El músculo que no duerme y la ambición que no descansa
El viejo Stallone encontró el filón, se aferró a él con uñas y dientes y ahora presenta la tercera entrega de algo que no debió pasar de la primera. Como si no hubiera suficiente cine para descerebrarse, Sly aporta el suyo con la ayuda de veteranos nostalgiosos de los tiempos de Reagan, gloriosos ochentas donde el patrioterismo musculoso dominaba, y ser "americano" bastaba para despacharse a cuanto enemigo del capitalismo existiese.

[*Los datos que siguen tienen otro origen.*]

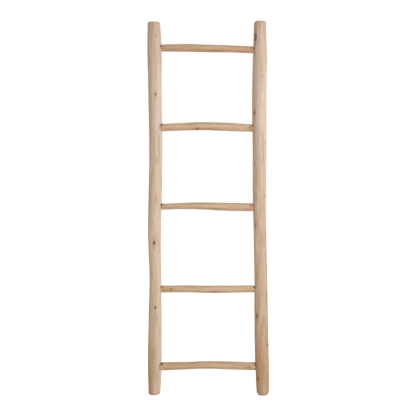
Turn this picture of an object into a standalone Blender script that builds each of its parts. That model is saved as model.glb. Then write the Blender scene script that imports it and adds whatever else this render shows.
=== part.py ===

En esta ocasión hay que soportar la primera media hora, soporíferamente abundante en balazos y explosiones, para encontrar algo parecido a una trama. El grupo de mercenarios liderado por Ross (Stallone) debe lidiar con un peligroso traficante de armas conocido como Stonebanks (Mel Gibson). En medio de un enfrentamiento, un hombre de Ross es gravemente herido; por ello, y ante la culpa que siente por la baja, Ross decide dejar de lado a sus compañeros de siempre y emprender la búsqueda de nuevos integrantes para el grupo. Así inicia una larga secuencia donde se presentan a los candidatos y sus cualidades. De todos ellos, es Galgo (Antonio Banderas) el que sobresale, y lo hace en todas sus participaciones, robando escenas literalmente con su personaje verborrágico y divertido, en tanto Gibson se luce como el villano, con mucho en común con Ross.
El resto hace lo suyo, especialmente Harrison Ford, quien definitivamente no parece tomarse muy en serio el asunto. Y hace bien.
Este tercer filme bien podría ser el final de la saga. Queda expuesta la falta de ideas y solo termina ofreciendo un desfile de viejas glorias del cine cargado de testosterona, y nuevas figuras menos trascendentes. Para nostalgiosos y amantes del ruido que se conforman con poco.